### What you should do
Of the records that follow, copy only the lines from the line containing "Write part 2 of the three.js" to the line containing "self.refresh()", both included, exactly as written.

(Extracted records)
------

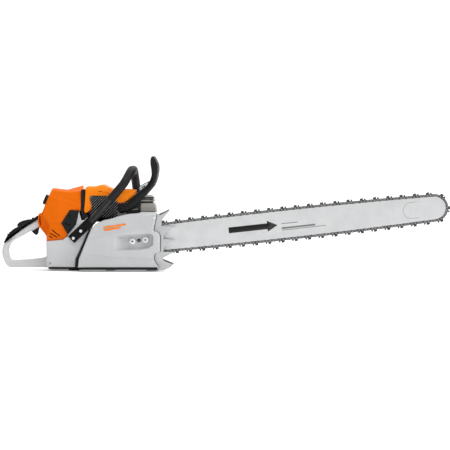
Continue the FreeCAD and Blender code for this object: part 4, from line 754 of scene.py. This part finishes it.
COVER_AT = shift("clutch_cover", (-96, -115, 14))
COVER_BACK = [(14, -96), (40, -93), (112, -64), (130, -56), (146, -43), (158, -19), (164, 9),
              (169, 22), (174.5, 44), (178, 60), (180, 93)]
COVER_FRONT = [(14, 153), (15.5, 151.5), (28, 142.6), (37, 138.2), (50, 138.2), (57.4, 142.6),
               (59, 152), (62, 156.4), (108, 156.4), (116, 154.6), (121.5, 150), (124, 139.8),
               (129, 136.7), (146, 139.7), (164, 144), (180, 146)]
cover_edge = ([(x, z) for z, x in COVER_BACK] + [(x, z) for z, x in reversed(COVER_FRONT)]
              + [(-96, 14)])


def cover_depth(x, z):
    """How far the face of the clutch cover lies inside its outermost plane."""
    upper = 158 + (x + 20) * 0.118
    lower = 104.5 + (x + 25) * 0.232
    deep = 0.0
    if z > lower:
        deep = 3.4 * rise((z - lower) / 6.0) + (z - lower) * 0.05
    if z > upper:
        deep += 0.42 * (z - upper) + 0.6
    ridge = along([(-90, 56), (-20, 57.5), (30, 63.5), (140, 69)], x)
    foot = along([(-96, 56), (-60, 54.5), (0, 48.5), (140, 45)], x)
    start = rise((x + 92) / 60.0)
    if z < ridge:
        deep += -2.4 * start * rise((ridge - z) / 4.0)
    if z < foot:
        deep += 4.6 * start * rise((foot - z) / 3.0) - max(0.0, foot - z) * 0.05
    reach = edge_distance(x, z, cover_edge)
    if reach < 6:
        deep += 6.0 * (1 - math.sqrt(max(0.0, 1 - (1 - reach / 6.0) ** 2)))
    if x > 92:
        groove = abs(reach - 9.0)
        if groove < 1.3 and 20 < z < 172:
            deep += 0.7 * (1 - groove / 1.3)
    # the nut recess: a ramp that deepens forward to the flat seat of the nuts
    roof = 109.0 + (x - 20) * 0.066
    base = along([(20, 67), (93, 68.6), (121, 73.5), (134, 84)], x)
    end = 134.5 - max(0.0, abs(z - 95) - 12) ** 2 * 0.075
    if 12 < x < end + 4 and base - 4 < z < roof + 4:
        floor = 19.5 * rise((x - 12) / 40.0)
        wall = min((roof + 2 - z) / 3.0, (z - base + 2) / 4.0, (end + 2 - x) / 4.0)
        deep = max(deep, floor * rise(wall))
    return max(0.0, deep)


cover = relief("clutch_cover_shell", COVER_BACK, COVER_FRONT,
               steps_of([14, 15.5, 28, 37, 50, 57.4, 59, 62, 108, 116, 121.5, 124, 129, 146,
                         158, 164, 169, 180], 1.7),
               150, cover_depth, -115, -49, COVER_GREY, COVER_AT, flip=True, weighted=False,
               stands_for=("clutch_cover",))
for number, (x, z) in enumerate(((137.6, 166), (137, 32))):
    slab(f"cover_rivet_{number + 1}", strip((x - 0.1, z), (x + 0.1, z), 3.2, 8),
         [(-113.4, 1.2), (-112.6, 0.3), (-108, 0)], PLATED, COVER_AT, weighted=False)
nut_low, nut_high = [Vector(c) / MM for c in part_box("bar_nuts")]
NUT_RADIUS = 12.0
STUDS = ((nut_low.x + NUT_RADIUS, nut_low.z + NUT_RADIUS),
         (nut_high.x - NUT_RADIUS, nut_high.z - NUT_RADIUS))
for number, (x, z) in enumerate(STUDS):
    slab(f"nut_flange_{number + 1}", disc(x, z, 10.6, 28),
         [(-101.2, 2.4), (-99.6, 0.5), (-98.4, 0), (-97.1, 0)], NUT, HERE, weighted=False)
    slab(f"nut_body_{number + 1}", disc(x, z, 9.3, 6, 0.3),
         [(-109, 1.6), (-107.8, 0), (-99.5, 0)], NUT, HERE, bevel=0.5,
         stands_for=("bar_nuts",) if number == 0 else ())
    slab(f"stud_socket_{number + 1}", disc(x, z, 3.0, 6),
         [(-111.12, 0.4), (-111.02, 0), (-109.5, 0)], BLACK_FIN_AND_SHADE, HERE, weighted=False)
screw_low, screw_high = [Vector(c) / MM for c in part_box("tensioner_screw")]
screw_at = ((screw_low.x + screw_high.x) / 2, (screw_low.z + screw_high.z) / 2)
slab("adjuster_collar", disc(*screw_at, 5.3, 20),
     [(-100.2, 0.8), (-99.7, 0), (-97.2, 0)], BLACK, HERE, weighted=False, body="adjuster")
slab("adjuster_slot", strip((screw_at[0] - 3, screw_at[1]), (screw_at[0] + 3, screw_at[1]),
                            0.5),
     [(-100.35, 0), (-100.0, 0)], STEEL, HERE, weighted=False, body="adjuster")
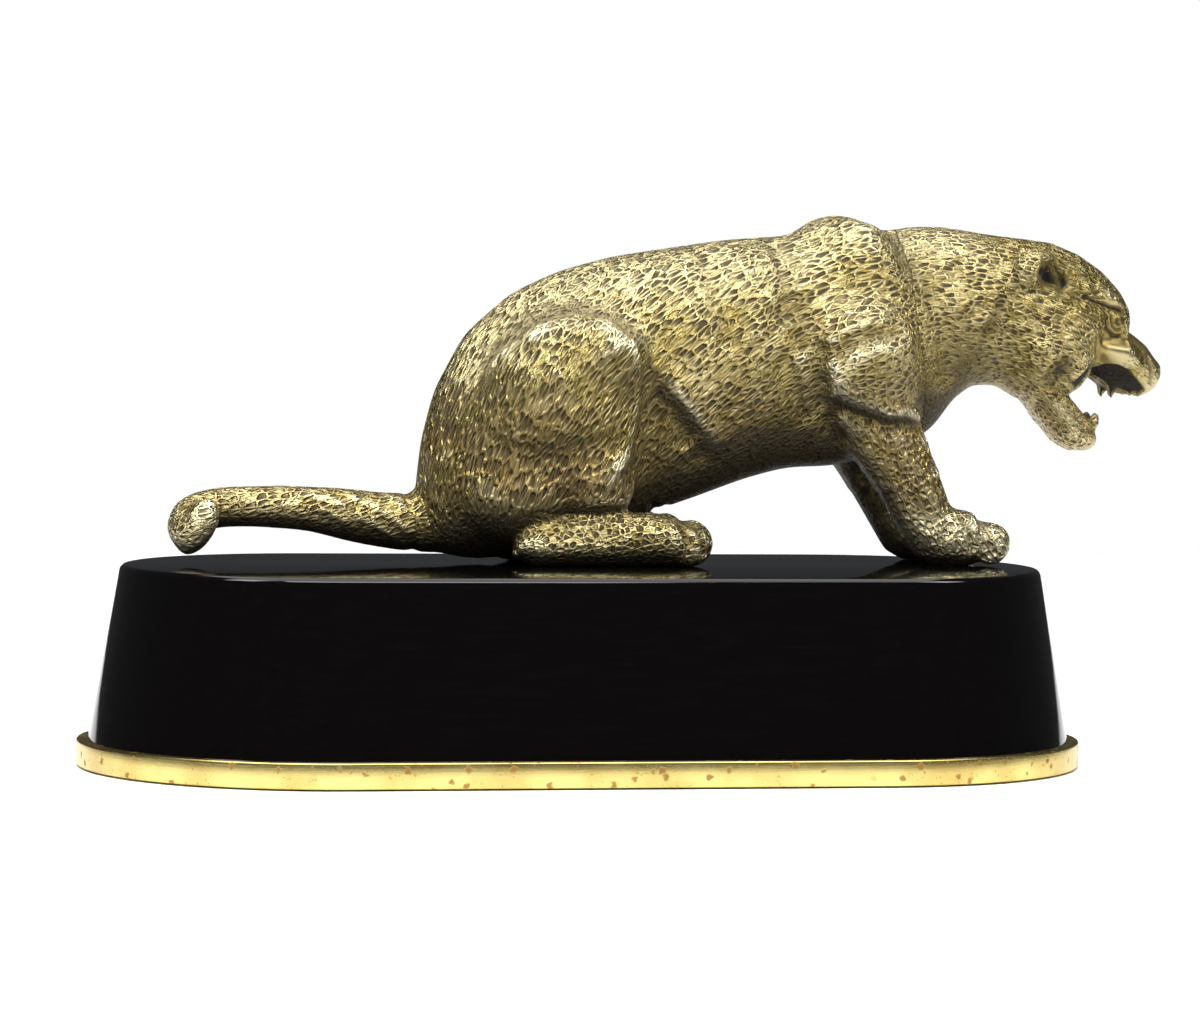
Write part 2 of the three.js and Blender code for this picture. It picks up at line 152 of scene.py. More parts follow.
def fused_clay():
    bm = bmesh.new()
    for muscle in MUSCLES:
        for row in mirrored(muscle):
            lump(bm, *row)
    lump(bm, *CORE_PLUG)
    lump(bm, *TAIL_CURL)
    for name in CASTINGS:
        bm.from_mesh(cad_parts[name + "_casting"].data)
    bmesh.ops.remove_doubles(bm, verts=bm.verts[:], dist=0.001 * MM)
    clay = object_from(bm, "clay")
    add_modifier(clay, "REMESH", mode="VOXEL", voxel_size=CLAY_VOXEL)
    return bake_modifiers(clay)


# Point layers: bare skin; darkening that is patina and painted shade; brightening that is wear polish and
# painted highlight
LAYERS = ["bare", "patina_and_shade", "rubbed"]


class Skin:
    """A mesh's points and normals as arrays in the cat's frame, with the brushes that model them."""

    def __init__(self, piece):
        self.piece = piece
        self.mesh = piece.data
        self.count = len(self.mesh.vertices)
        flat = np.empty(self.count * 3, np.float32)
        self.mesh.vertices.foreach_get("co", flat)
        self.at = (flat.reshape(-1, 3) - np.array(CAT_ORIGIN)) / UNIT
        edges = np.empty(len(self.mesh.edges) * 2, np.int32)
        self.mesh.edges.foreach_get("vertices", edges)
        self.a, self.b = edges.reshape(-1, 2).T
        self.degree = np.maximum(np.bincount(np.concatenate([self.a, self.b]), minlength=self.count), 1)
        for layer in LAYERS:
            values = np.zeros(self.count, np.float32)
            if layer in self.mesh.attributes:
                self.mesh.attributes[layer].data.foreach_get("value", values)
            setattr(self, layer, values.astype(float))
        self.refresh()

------

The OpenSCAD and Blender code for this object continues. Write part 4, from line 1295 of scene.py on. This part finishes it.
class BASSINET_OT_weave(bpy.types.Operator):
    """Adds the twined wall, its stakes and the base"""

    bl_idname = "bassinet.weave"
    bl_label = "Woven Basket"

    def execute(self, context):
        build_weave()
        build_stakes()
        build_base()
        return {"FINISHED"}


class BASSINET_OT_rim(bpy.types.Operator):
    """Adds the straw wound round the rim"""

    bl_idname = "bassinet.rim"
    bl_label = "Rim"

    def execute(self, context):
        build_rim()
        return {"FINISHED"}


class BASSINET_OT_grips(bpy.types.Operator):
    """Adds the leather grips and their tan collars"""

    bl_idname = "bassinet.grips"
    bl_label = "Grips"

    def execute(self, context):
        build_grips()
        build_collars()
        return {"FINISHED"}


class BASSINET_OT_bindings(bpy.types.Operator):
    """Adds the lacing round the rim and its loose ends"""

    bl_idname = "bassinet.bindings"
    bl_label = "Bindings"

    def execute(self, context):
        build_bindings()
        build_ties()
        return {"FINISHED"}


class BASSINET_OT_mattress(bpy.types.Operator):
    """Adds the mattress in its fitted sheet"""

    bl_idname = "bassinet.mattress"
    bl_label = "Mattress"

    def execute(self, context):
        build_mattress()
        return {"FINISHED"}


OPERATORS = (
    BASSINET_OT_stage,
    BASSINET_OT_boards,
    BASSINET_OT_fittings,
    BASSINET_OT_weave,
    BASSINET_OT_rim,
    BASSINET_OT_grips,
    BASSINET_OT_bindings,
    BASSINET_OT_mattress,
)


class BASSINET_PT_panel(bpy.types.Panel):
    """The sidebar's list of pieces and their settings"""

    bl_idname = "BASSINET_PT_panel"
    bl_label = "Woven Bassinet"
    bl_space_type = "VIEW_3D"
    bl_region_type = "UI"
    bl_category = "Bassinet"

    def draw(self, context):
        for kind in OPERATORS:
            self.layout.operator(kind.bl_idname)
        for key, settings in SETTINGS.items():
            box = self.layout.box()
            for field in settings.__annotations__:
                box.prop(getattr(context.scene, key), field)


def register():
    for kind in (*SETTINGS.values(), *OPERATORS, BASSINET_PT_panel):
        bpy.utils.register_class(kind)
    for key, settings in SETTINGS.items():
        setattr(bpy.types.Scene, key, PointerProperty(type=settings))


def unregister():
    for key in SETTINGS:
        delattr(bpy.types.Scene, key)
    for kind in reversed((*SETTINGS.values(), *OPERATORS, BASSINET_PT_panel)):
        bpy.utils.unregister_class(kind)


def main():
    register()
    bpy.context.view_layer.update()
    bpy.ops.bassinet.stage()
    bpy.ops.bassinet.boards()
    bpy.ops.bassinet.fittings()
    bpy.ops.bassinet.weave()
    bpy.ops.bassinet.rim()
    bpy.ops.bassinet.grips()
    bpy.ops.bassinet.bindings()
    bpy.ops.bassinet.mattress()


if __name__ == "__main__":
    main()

------

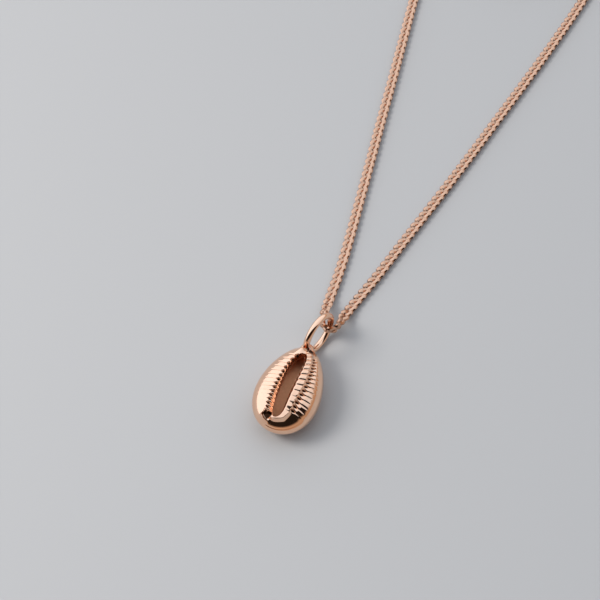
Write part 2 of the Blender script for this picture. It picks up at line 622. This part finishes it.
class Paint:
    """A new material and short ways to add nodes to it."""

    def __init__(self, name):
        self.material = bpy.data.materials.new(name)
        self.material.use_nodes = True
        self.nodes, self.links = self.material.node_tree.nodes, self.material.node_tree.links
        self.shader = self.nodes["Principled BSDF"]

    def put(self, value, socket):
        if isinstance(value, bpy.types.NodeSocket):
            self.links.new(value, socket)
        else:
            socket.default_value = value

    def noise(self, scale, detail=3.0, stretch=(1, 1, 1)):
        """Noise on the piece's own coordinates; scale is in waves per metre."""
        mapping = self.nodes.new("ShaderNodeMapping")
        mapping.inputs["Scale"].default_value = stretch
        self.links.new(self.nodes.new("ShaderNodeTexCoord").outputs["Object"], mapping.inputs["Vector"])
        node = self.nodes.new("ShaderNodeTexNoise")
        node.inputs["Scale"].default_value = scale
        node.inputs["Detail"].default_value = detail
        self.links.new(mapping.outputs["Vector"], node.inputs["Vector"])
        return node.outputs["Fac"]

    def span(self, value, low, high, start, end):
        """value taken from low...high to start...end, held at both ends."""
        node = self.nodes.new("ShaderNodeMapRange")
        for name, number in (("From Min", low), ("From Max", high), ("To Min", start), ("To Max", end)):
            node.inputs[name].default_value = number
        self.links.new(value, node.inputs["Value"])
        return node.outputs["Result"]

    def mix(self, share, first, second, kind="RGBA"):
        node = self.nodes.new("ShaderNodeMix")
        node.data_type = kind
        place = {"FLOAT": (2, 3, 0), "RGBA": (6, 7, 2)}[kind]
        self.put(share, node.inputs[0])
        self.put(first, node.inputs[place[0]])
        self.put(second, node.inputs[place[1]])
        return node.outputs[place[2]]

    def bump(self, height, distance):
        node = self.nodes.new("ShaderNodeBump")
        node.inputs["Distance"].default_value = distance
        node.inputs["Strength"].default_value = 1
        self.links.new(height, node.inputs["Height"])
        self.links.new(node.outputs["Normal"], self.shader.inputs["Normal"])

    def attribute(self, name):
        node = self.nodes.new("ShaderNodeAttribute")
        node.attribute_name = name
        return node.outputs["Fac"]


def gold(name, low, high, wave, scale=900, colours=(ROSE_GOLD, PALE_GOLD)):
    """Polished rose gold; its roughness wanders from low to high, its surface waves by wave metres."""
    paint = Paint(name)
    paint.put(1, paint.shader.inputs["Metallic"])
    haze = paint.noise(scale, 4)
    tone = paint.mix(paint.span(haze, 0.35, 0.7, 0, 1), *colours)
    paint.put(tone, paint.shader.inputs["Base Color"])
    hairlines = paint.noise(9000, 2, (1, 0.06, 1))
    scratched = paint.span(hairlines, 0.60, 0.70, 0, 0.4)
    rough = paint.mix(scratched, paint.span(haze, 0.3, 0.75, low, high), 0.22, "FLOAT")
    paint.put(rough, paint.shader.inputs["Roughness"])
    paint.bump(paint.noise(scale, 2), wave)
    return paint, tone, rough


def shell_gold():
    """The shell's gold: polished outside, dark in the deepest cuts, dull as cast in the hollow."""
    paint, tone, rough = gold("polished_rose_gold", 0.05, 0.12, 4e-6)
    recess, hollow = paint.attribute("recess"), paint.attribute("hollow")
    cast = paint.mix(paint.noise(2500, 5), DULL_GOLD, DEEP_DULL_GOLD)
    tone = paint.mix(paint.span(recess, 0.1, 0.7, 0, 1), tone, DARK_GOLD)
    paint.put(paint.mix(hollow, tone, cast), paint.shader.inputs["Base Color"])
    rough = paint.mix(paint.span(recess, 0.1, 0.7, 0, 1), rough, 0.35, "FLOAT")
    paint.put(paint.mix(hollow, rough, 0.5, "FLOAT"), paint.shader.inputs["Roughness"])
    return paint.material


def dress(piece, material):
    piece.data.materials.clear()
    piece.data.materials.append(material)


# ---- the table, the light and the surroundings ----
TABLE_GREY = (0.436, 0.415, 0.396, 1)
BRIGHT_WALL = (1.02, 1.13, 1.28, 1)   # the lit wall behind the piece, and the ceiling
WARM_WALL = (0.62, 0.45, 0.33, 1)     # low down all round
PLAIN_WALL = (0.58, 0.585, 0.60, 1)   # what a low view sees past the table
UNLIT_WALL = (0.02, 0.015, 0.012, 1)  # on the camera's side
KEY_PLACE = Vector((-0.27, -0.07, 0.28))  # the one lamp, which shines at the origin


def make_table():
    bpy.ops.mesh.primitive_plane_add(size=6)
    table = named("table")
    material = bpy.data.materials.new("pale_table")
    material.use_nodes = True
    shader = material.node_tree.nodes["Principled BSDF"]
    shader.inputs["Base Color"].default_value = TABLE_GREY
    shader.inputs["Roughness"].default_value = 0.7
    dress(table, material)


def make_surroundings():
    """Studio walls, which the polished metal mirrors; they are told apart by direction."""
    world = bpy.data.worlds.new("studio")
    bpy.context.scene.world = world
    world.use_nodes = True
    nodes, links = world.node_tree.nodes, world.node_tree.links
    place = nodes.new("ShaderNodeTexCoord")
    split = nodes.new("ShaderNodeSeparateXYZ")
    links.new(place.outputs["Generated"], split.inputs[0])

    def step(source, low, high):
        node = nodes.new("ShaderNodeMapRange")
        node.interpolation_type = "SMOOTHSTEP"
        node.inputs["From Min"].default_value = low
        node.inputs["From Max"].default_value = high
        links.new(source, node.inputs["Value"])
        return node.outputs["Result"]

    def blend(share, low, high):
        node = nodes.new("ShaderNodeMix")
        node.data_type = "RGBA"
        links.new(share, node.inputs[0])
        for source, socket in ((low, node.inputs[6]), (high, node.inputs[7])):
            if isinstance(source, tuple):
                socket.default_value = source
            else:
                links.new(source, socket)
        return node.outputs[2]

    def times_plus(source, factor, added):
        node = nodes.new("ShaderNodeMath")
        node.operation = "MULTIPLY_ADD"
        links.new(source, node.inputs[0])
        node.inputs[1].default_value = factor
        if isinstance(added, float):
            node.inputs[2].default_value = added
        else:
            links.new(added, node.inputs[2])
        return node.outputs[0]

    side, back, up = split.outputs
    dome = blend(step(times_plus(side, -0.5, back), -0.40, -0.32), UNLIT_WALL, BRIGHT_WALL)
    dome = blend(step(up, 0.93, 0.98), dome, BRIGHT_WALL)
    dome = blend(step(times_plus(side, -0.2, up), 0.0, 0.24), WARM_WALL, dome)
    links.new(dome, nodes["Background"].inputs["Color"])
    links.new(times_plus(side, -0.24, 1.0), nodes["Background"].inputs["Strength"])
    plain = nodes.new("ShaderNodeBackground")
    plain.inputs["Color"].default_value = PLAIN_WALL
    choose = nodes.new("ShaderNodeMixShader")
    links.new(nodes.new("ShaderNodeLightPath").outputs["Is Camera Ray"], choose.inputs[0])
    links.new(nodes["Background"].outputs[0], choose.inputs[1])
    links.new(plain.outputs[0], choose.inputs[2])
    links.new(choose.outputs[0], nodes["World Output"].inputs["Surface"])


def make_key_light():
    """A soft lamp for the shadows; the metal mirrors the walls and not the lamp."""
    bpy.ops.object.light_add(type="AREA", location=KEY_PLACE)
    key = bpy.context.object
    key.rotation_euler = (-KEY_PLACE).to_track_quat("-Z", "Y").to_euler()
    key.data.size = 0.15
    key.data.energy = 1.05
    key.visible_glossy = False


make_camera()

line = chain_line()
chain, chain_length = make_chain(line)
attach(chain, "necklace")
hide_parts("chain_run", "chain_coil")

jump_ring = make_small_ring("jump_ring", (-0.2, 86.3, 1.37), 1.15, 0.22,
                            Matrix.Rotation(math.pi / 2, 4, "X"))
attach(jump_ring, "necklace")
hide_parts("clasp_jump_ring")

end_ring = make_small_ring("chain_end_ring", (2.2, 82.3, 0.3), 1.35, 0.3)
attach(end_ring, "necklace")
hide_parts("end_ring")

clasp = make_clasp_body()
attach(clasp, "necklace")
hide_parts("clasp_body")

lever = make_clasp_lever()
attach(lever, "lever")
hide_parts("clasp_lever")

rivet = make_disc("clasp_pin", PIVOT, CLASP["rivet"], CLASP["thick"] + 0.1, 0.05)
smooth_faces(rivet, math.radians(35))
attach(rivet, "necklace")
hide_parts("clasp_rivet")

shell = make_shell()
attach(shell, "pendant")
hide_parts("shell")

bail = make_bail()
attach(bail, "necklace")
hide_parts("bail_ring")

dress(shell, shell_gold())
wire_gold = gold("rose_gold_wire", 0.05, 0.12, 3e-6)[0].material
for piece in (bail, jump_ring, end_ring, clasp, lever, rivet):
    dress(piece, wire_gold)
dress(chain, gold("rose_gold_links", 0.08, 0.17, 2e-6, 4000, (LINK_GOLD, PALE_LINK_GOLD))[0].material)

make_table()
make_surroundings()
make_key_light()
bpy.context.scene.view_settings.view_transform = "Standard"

------

### Solution to this task
Write part 2 of the three.js and Blender code for this picture. It picks up at line 152 of scene.py. More parts follow.
def fused_clay():
    bm = bmesh.new()
    for muscle in MUSCLES:
        for row in mirrored(muscle):
            lump(bm, *row)
    lump(bm, *CORE_PLUG)
    lump(bm, *TAIL_CURL)
    for name in CASTINGS:
        bm.from_mesh(cad_parts[name + "_casting"].data)
    bmesh.ops.remove_doubles(bm, verts=bm.verts[:], dist=0.001 * MM)
    clay = object_from(bm, "clay")
    add_modifier(clay, "REMESH", mode="VOXEL", voxel_size=CLAY_VOXEL)
    return bake_modifiers(clay)


# Point layers: bare skin; darkening that is patina and painted shade; brightening that is wear polish and
# painted highlight
LAYERS = ["bare", "patina_and_shade", "rubbed"]


class Skin:
    """A mesh's points and normals as arrays in the cat's frame, with the brushes that model them."""

    def __init__(self, piece):
        self.piece = piece
        self.mesh = piece.data
        self.count = len(self.mesh.vertices)
        flat = np.empty(self.count * 3, np.float32)
        self.mesh.vertices.foreach_get("co", flat)
        self.at = (flat.reshape(-1, 3) - np.array(CAT_ORIGIN)) / UNIT
        edges = np.empty(len(self.mesh.edges) * 2, np.int32)
        self.mesh.edges.foreach_get("vertices", edges)
        self.a, self.b = edges.reshape(-1, 2).T
        self.degree = np.maximum(np.bincount(np.concatenate([self.a, self.b]), minlength=self.count), 1)
        for layer in LAYERS:
            values = np.zeros(self.count, np.float32)
            if layer in self.mesh.attributes:
                self.mesh.attributes[layer].data.foreach_get("value", values)
            setattr(self, layer, values.astype(float))
        self.refresh()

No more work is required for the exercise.